Digamos que es una hora excelente
para sentir el frescor del alba, incluso en determinadas mañanas, entre marzo y
abril, el perfume del azahar que exhalan los campos de limoneros en la cada vez
más escasa huerta. Pero la poesía dura poco. Al llegar a la rotonda de los
centros comerciales, todavía no he conseguido averiguar por qué y menos a esta
hora, aunque supongo que procede de un polígono industrial vecino, la brisa
matinal se torna vibrante con el olor, no me atrevería a llamarlo perfume, del chorizo
frito aderezado en el aceite de la orza.
Supongo que es la hora de entrada
de los obreros en la fábrica y su primera tarea es pasar por gigantescas freidoras
el chorizo que enlatarán a lo largo de la jornada. Es cierto que, por un
instante, me recuerda a los días posteriores a la matanza en la casa familiar,
cuando mi madre, acompañada de las vecinas se pasaba las mañanas friendo y friendo
sartas para meter en las ollas. Pero es sólo una ilusión pasajera. Tampoco
sabría definir qué notas de salida, menos aún, qué notas del corazón, atribuir
a semejantes olores.
El caso es que, tras los perfumes
de la infancia en la trilla, de los primeros amores en las sombras de un
descansillo, el olor a embutido embalsamado en aceite requemado, para bien o
para mal, ha marcado este tercer ciclo.

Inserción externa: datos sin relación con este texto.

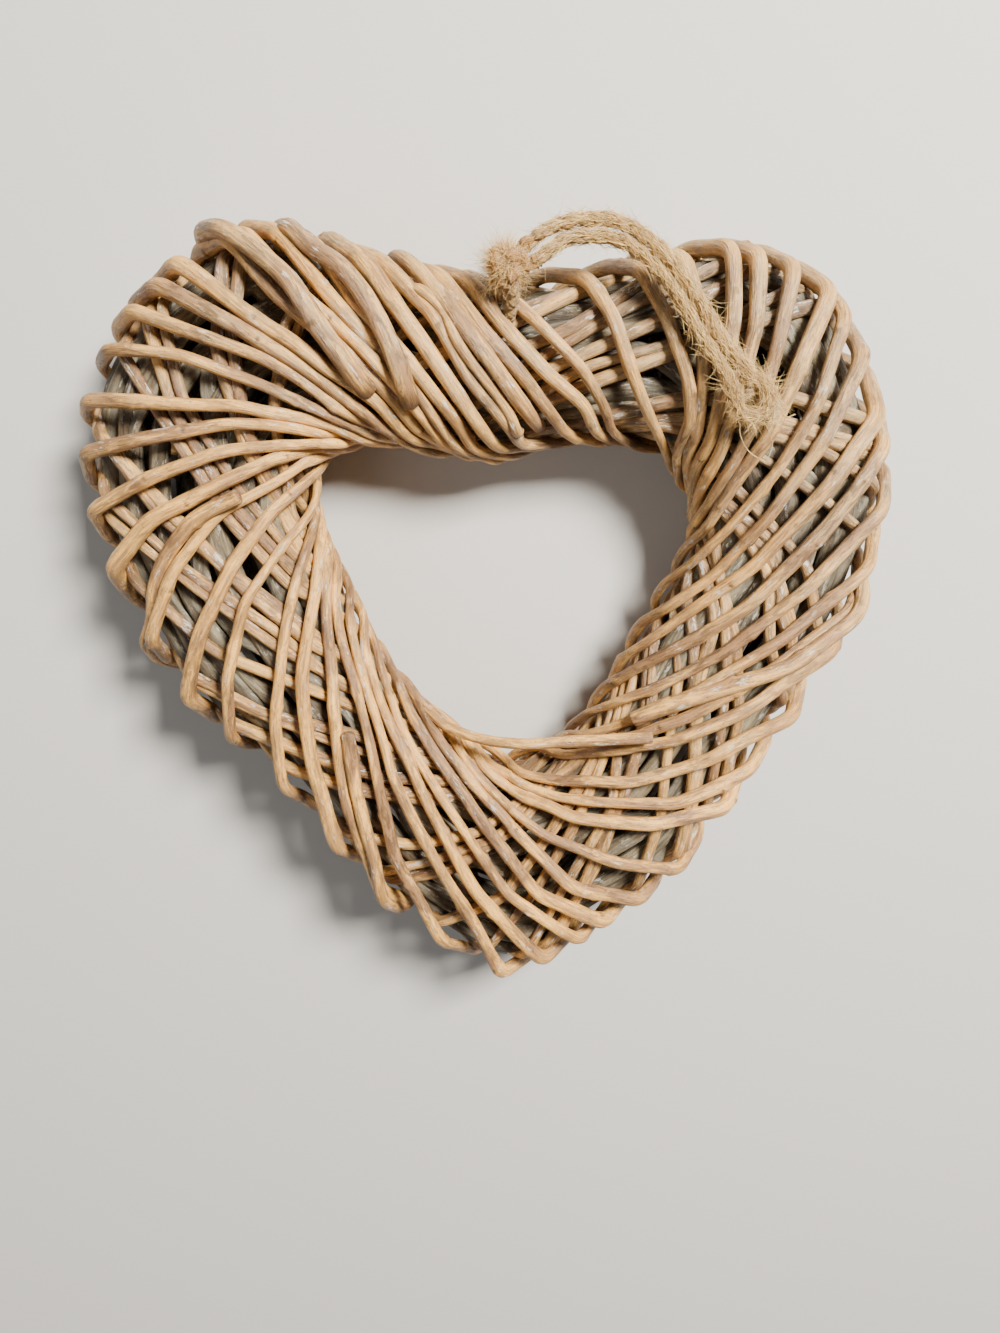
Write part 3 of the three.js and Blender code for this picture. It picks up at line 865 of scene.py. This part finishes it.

Entre los cuarenta y los sesenta. La
comida.
Me pregunto qué perfume marcará
este cuarto estadio, pasados los sesenta. Espero no perder, menos aún como
producto del bichito de Wuhan, mis capacidades olfativas, incluso aunque estén
disminuidas por el paso del tiempo. Después de todo, los perfumes señalados y
muchos otros que los podrían complementar, de alguna manera parecida a los
libros, han servido para navegar por los meandros de mi vida. En el fondo, a
estas alturas de la vida acaso sea mera ilusión, me gustaría -antes de cumplir
los ochenta- retornar a la trilla, a la bielda, al azur. A la infancia y al
amor.
Aunque fuera por un instante fugaz,
aunque la longevidad y la estela de todas esas fragancias fueran tan pasajeras
como la del azahar de los mandarinos esta primavera maldita.